Super Mario Run Review: It is not free, there is a fee

  • Highly refined, good-looking game
  • Engaging and entertaining
  • Fun for all ages
  • Extremely addicting
  • Designed to draw the user toward the purchase
  • For $9.99, should have more levels

The game Super Mario Run was released today on iOS for free, with a single in-game purchase costing $9.99 USD. My first response to this was – wow, that's a different approach than I'm used to. Most in-app purchases center on coins, extra lives, and filter packs. Here, Nintendo has locked most of the game behind a single pay-to-open door.

The Game

The game consists of tapping a mobile device screen to jump, double-jump, and ricochet off walls. The user runs from the left of the screen to the right, bounding through a treacherous set of worlds reminiscent of Super Mario Bros. games of the past. O.G. Mario game players will attain instant annoyance with the idea of only going forward – but they'll soon get over it.

There's also a rally race sort of game where the user battles another, phantom player in a runner world like the main game. In this side-game, the person with the most impressive run wins, and gains rewards as such. Rewards can be used to level up one's own kingdom.

The user's kingdom grows as the player plays each day. Users get bonuses for playing every single day, and attaining more rewards makes building a kingdom go well. At this time users cannot simply buy their way to a fully-grown kingdom, but in the future, who knows?

This game feels great to play. It isn't just the mobile translation of old Mario games I feared it might turn out to be. It's like I'm back in 93' playing Super Mario World in the arcade, only the game here has far shorter levels, I'm on an iPad, and there's no turning back.

Is it worth $9.99?

If you've gotten this far, chances are you've played through the first few levels of Super Mario Run. You've gotten this far and suddenly you've come to realize that most of the game is locked behind nine dollars and ninety-nine cents worth of in-app payment. At this point you're likely on the verge of dropping that cash.

Every step in this game, up unto this point, has been crafted to make the user want to continue. Directions on how to play, setting up bonuses, running a race – even building a house in a miniature kingdom. There's even a reward for signing in with a Nintendo account.

Look, there's nothing worse for a Completist than seeing a screen full of dimmed-out levels that aren't accessible at all. It's a nightmare!

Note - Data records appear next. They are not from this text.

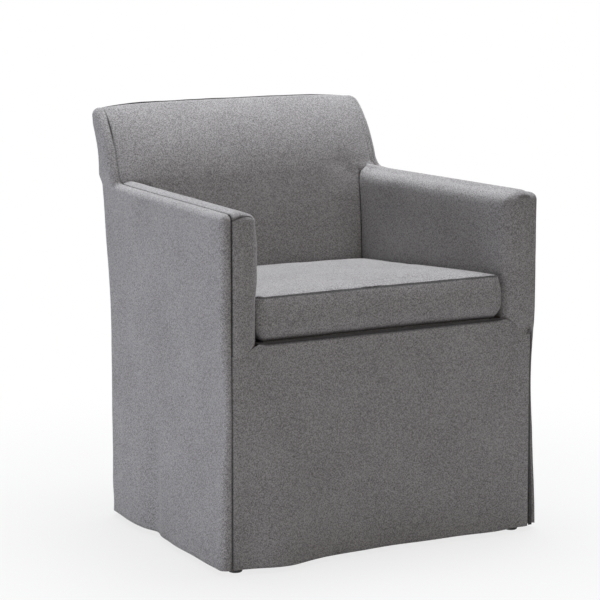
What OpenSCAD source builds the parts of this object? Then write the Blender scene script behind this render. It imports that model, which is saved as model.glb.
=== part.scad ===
// Upholstered dining armchair with a fitted cover that hangs to the floor and a loose seat cushion.
// Millimetres. The origin is on the floor under the middle of the chair, and the front faces -Y.
// Heights are measured from the floor. Depths are measured back from the arm fronts.

/* [Overall size] */
// Height of the back at the middle of its top edge
height = 780; // [760:2:810]
// Width over the arms at the front
arm_span = 660; // [640:2:690]
// Width over the back where it meets the arms
back_span = 594; // [580:2:610]
// Depth of the base at the hem, from the arm fronts to the rear cover
base_depth = 500; // [490:2:530]
// Height of the arm tops at their outer seam
arm_height = 636; // [620:2:650]
// Width of one arm
arm_width = 72; // [70:1:80]
// Height of the hem above the floor
hem_height = 10; // [9:1:16]

/* [Back] */
// Thickness of the back at the arm tops
back_thickness = 61; // [60:1:70]
// Lean of the base's rear face, per unit of height
base_slope = 0.025; // [0.01:0.005:0.03]
// Further lean of the rear face above the seat, per unit of height
back_slope = 0.135; // [0.12:0.005:0.15]
// Height where the back starts to lean
lean_start = 400; // [390:2:420]
// How far the top of the back curls rearwards
back_curl = 20; // [16:1:22]
// Height over which the top curls
curl_run = 90; // [86:1:94]
// Lean of the back's front edge above the arms, per unit of height
edge_slope = 0.2; // [0.18:0.01:0.22]
// Depth of the roll at the top of the back's front edge
edge_roll = 86; // [80:1:90]
// Crown of the inside back at the arm tops
back_crown = 28; // [20:1:30]
// Crown of the top edge between its corners
top_crown = 6; // [4:0.5:8]
// Depth of the inside back at the deck
back_foot = 452; // [450:1:456]

/* [Seat and cushion] */
// Height of the deck at the front edge
deck_height = 406; // [400:1:412]
// Fall of the deck towards the back, in degrees
seat_pitch = 3.3; // [3:0.1:3.6]
// Radius of the deck's front edge
deck_round = 9; // [7:0.5:10]
// Height of the cushion at its seams
cushion_height = 80; // [70:1:90]
// Crown of the cushion's top
cushion_crown = 9; // [6:1:14]
// Depth of the cushion
cushion_depth = 444; // [430:1:446]
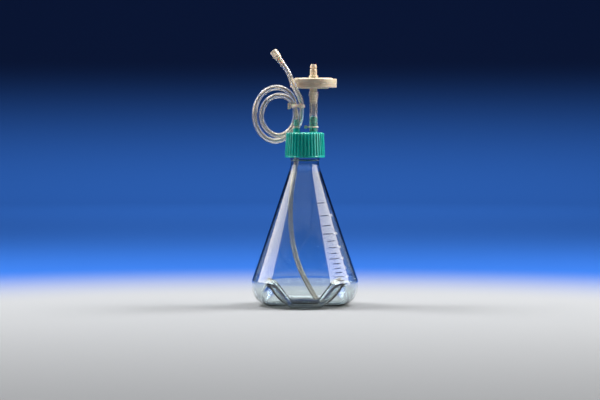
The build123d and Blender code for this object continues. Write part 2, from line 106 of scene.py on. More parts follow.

Everything is built to make the user feel as though they've already invested themselves in the game by the time the game requires payment. This is like giving someone a cookie, then charging for the milk. Yes, they could just eat the cookie, but only so many cookies can be eaten before the value of milk out-weighs the cost.

Is this game worth $9.99? Sure it is, just so long as it's clear to the user that the game isn't opened to free-play 100% of the day with that one cash payment, then yes. This game still has lots of potential for cashing in in the near future. Just because there's only one place to spend money now does not mean there won't be more soon.

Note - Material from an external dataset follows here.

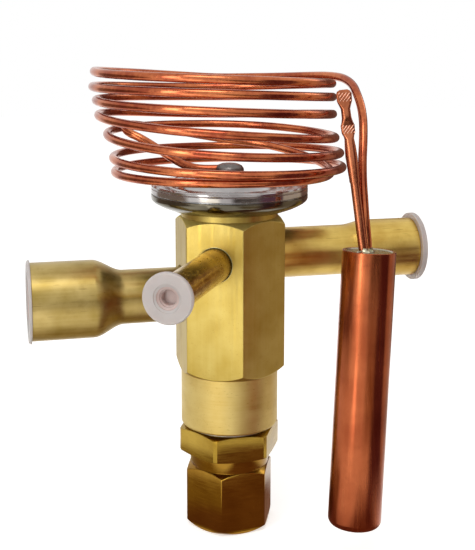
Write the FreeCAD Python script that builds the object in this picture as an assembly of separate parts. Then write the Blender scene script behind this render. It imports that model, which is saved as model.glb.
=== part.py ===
import FreeCAD, Part
import math
import os

# Thermostatic expansion valve with one fixed orifice, solder tube connections, an
# external equaliser and a remote sensing bulb on a coiled capillary.
# Millimetres, +Z up. The valve stands on its seal cap: the origin is the centre of the
# cap's flat end. The inlet tube points along +X and the outlet tube along -X.

V = FreeCAD.Vector

# Clearances
RUN_FIT = 0.05
FREE_GAP = 0.3
GROOVE_GAP = 0.04
SERVICE_GAP = 0.4
BORE_END_GAP = 0.2
PAD_SIDE_GAP = 0.8
TUBE_HOLE_GAP = 0.25

# Cutting tools reach this far past the face they cut
LAP = 1.0

# Share of a tube's wall that its outer end edge is bevelled by
TUBE_EDGE_SHARE = 0.25

# Valve body, turned from hexagon brass bar
BODY_FLATS = 25.4
BODY_CORNER_DEG = 30.0
BODY_HEX_LENGTH = 40.0
SHANK_RADIUS = 12.5
SHANK_LENGTH = 14.3
SHANK_EDGE = 0.6
TOP_CHAMFER_DROP = 1.2
BOTTOM_CHAMFER_DROP = 1.7
SPIGOT_RADIUS = 8.2
SPIGOT_HEIGHT = 1.8
BONNET_BORE_RADIUS = 9.0
SPRING_BORE_RADIUS = 7.3
SPRING_BORE_DEPTH = 31.7
OUTLET_CHAMBER_RADIUS = 6.4
SEAT_BORE_RADIUS = 5.0
INLET_CHAMBER_RADIUS = 4.2
INLET_CHAMBER_HEIGHT = 6.8
GLAND_BORE_RADIUS = 2.6
GLAND_DEPTH = 2.4
PAD_RECESS_RADIUS = 4.5
PAD_RECESS_DEPTH = 2.0
KEYWAY_WIDTH = 2.6
KEYWAY_RADIUS = 8.4
SOCKET_DEPTH = 4.0
EQUALISER_RISER_RADIUS = 1.1
EQUALISER_RISER_OFFSET = 6.3
JOINT_RING_WIDTH = 0.55
JOINT_RING_DEPTH = 0.35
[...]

NOTE ANDROID USERS: Everything in this review goes for Android too, once it's released. Barring a big change in the short time it'll take to be released, Nintendo's profit model won't be all that different. Especially since there's not really a lot of room here for advertisements.


This game's first 10 minutes or so of gameplay is free. On top of that, this is the first game Nintendo has really, truly invested themselves and their brand into the mobile gaming universe. Super Mario Run is worth a download just to see how it plays. Users with a tendency towards addiction may want to stay away. The people behind this game are absolute masters of drawing the player in and making them feel like they never need to leave.

Users that do pay the bucks to pick up the game today, be wary. There's always another way to pick up cash in a game that's this intensely bent on pushing an initial purchase. Until I see a guarantee that this is it, I can't recommend otherwise.